At the same time, there’s a bit of comeuppance for Marty’s cocky attitude about his mother’s original narrow-minded views. While there are obvious Oedipal reasons for Marty’s profound discomfort with young Lorraine’s ready sexuality, his dismay at her drinking and smoking suggests that his unease with her permissive attitudes goes deeper than this.

If the early scenes with Marty’s mother suggest that parents sometimes try to hold their children to a standard they never tried to meet themselves, the parking scene suggests that the reverse may also be the case: Children may want their parents to embody a higher standard than they want for themselves. Marty may not want his mother to keep him “respectable,” but he doesn’t want unrespectable behavior from his mother.

Platitudes like “You might regret it later in life” may ring hollow coming from our parents when we are young, but what goes around comes around, and the tendency to become one’s parents can catch up with us when we least expect it.

I remember watching Back to the Future with my parents, and now I’ve watched it with my own kids. As a teenager I identified with Marty, and I still do today, as much because of when it came out and when I first saw it as because that’s just the movie’s point of view.

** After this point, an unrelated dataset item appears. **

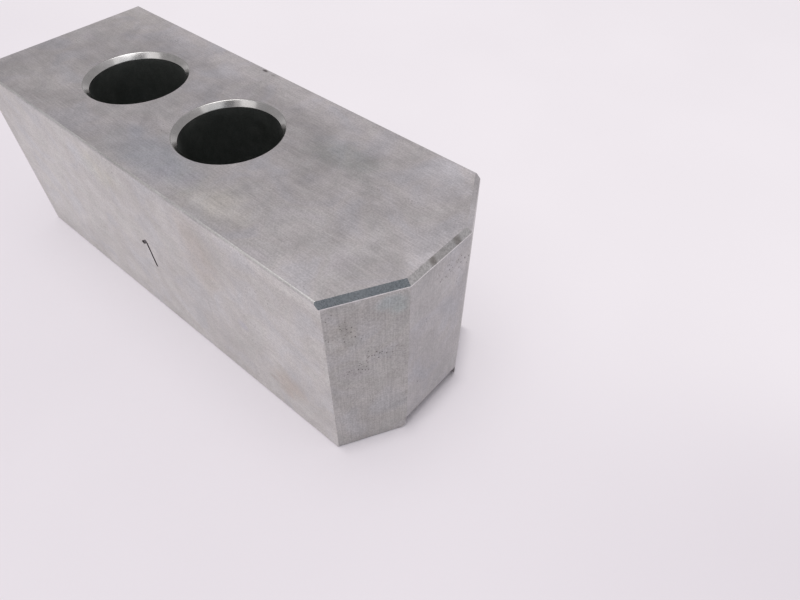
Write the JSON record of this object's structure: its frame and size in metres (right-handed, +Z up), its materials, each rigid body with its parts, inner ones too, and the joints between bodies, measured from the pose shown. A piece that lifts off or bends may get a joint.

But I view teenaged George and Lorraine differently. They make me think of my parents as teenagers, something far easier for me to imagine today than it was when I was a teenager and they were younger than I am now. I think of things that happened in their lives and in mine that might have happened differently, things regretted later in life, that no time machine will ever undo.

And I look at my own children, and I see all too clearly the adults they will become sooner than they can imagine, and I think about them looking back — perhaps watching Back to the Future with their own kids — on the immutable past, which is unfolding right now.